Rien ne prédestinait Emmanuelle "la plus longue caresse du cinéma français", comme le vante la bande annonce, à devenir culte. Sorti l'été 74 dans quelques salles, ce récit des tribulations sexuelles d'une jeune femme à Bangkok est réalisé par Just Jaeckin, photographe de mode qui travaille pour la presse féminine, et dont c'est le premier film, avec un budget de 500.000 dollars.

Succès fulgurant

Sylvia Kristel, qui incarne Emmanuelle, est un jeune mannequin néerlandais de 22 ans. Et Pierre Bachelet qui signe la chanson du générique n'a encore composé ni Elle est d'ailleurs, ni Les Corons, ses grands tubes. Ni même la musique des Bronzés. Le seul nom connu du film est celui Jean-Louis Richard, scénariste pour Truffaut, qui signe l'histoire.

Et pourtant le film connaît un succès aussi fulgurant qu'inattendu. Dans la France post-pompidolienne, c'est une révolution.
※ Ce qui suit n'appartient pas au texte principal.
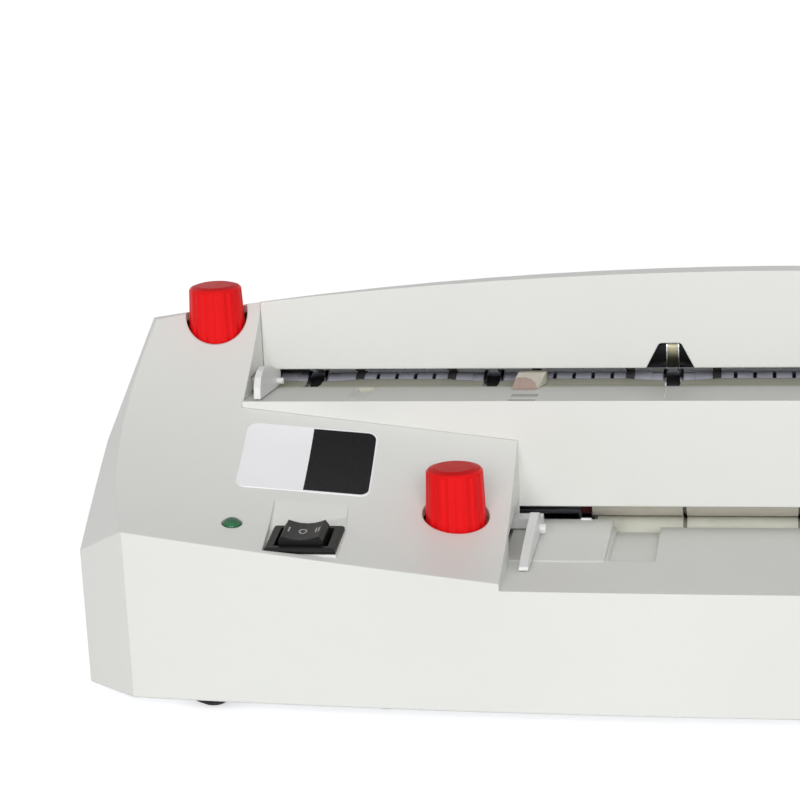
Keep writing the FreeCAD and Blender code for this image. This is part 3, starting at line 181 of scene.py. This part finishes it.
LABEL_CENTRE = (-0.12755, -0.04625, 0.0)
LABEL_TURN = 2.7
BLACK_X = (-0.0125, 0.01825)
BLACK_Y = (-0.01275, 0.01275)
BLACK_FROM_X = 0.00025
BLACK_CORNER = 0.0025
PRINT_BLUR = 0.00004


def label_print():
    """Printed film: pale left part, and a black right part with round corners inside a pale rim."""
    paint = Paint("label_print")
    local = paint.node("Mapping", {"Vector": paint.coords, "Location": LABEL_CENTRE,
                                   "Rotation": (0, 0, math.radians(LABEL_TURN))}, vector_type="TEXTURE")
    place = paint.node("SeparateXYZ", {"Vector": local.outputs[0]}).outputs
    spread = []
    for letter, (low, high) in (("X", BLACK_X), ("Y", BLACK_Y)):
        away = paint.math("ABSOLUTE", paint.math("SUBTRACT", place[letter], 0.5 * (low + high)))
        over = paint.math("MAXIMUM", paint.math("SUBTRACT", away, 0.5 * (high - low) - BLACK_CORNER))
        spread.append(paint.math("MULTIPLY", over, over))
    from_corner = paint.math("SQRT", paint.math("ADD", *spread))
    corner = paint.ramp(from_corner, BLACK_CORNER - PRINT_BLUR, BLACK_CORNER + PRINT_BLUR, 1.0, 0.0)
    border = paint.ramp(place["X"], BLACK_FROM_X - 0.5 * PRINT_BLUR, BLACK_FROM_X + 0.5 * PRINT_BLUR)
    split = paint.math("MULTIPLY", corner, border)
    paint.feed("Specular IOR Level", paint.ramp(split, 0.0, 1.0, 0.5, 0.12))
    pale = paint.mix(paint.ramp(paint.noise(40.0, 3.0), 0.3, 0.7), srgb(252, 252, 254), srgb(248, 248, 252))
    dark = paint.mix(paint.ramp(paint.noise(900.0, 2.0), 0.4, 0.7), srgb(10, 10, 11), srgb(18, 18, 20))
    paint.feed("Base Color", paint.mix(split, pale, dark))
    paint.feed("Roughness", paint.ramp(paint.noise(200.0, 3.0), 0.3, 0.7, 0.30, 0.42))
    paint.relief(paint.noise(700.0, 2.0), 0.08, 0.00003, 0.0001)
    return paint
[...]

Le film, qui échappe à la censure, grâce au nouveau ministre de la Culture du gouvernement Giscard d'Estaing, va être vu en salles par 11 millions de spectateurs, et rester à l'affiche pendant 13 ans sur les Champs Elysées. 350 millions de spectateurs dans le monde ont vu les ébats d'Emmanuelle.
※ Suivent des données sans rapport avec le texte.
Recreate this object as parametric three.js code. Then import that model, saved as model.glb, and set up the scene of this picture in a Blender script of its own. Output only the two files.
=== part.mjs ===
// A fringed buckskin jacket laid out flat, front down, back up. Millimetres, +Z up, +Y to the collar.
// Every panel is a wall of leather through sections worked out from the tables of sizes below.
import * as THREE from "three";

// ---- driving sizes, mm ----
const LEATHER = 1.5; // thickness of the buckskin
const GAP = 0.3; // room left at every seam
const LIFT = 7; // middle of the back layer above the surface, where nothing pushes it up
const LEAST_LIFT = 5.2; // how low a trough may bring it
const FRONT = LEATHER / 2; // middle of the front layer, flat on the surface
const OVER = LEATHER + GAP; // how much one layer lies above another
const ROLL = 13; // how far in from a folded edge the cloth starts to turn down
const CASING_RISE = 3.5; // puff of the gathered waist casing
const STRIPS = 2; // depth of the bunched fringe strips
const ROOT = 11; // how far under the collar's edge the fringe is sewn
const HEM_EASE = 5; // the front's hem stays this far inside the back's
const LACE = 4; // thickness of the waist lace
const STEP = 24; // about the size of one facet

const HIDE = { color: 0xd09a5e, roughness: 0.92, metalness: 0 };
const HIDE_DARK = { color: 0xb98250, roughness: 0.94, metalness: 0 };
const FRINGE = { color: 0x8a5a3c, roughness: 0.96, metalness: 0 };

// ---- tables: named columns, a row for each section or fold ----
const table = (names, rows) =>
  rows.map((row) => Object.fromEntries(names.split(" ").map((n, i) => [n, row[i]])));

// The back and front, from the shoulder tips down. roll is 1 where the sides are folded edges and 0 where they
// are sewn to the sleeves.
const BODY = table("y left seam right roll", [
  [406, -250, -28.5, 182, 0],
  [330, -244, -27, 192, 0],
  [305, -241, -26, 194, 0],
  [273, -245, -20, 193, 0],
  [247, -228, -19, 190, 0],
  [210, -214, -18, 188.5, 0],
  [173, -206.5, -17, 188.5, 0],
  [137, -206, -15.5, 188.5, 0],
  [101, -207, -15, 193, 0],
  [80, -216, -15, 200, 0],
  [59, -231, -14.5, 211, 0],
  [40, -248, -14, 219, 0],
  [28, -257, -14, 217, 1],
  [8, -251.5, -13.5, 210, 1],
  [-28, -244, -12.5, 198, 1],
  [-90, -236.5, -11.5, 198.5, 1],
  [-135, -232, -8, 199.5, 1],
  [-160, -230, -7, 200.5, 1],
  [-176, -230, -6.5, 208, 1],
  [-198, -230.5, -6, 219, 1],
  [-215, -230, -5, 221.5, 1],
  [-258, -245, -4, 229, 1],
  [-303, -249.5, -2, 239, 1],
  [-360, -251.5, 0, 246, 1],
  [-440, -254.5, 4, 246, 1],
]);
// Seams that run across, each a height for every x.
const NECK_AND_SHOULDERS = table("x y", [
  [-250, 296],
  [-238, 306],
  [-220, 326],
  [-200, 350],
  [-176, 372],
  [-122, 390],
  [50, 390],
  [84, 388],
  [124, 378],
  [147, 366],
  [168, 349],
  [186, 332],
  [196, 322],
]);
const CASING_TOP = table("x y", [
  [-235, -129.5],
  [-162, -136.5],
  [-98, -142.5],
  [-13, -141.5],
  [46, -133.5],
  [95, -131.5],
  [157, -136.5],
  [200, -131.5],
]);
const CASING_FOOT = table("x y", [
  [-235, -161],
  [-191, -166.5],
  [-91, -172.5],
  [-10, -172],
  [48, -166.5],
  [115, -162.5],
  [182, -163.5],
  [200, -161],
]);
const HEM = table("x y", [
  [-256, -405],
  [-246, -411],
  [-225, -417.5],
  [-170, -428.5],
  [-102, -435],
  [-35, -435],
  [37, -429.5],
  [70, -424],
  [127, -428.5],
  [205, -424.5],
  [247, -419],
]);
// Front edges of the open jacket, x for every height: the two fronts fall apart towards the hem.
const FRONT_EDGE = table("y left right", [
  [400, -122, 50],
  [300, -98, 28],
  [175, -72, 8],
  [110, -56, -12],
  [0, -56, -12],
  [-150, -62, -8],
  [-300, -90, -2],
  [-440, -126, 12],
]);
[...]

"Je ne peux pas dire que ce soit un film génial, racontait Sylvia Kristel en 2007. Mais c'était le bon moment. C'est devenu comme un monument à Paris. Les Japonais étaient trimballés en bus à la Tour Eiffel, à l'Arc de Triomphe, et à Emmanuelle".
La première affiche du film "Emmanuelle", en 1974.
La première affiche du film "Emmanuelle", en 1974. © Parafrance Films

"Heureuse interdiction"

Le film tombe en effet à pic, dans une société plus libérée, et profite même en 1975, de la loi instaurant le classement X. Elle rend Emmanuelle et son contenu simplement érotique, plus accessible au public en quête d'émoi.

Effet collatéral du succès du film, le fameux fauteuil, à l'origine un trône polynésien en rotin ou en osier, rebaptisé "fauteuil Emmanuelle", devient une pièce incontournable dans les foyers des années 1970.
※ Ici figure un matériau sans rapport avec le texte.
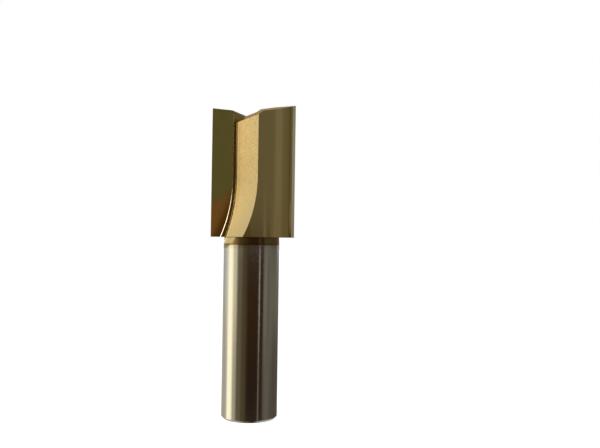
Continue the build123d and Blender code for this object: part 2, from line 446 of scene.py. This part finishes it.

Emmanuelle est tiré d'un livre devenu un classique de la littérature érotique, signé Emmanuelle Arsan, femme de diplomate d'origine thaïlandaise, publié en 1959. Et interdit, ce qui a contribué à son succès.

"Voici, transposé à l'écran, le best-seller de la littérature érotique de ces dernières années, Emmanuelle, auquel une heureuse interdiction à l'affichage dans les librairies avait assuré un succès de scandale, en lui conférant le goût secret de l'interdit", écrivait Le Monde en 1974, avant de livrer une critique féroce du film, qualifié de "mélange d'exotisme et de sexualité, sur lequel est plaqué un fatras de philosophie embrumée, comme on en fait à l'heure du dernier whisky dans les salons de la société".

Le physique de jeune fille pure de son héroïne, incarnée par Sylvia Kristel, y est aussi pour quelque chose. Mais si le film a fait d'elle une star, l'actrice Sylvia Kristel aura du mal à évoluer. Marquée par ce premier rôle, qu'elle reprendra dans Emmanuelle l'antivierge, l'année suivante, puis dans Goodbye Emmanuelle en 1977, Sylvia Kristel peine à mener carrière au cinéma. Bombardée icône sexuelle, l'actrice joue ensuite dans L'amant de Lady Chatterley, toujours sous la direction de Just Jaeckin.

Elle tourne aussi pour Chabrol, Francis Girod ou Roger Vadim. " J'ai fait des films qui n'étaient pas très érotiques, bizarrement ils n'ont pas marché", livrait-elle non sans humour à Libération qui lui consacrait un portrait en 2004. Elle s'est éteinte en 2012. Son personnage, devenu mythique, lui survit. Et s'apprête à conquérir sur Netflix, de nouveaux adeptes qui n'ont pas connu les années 1970.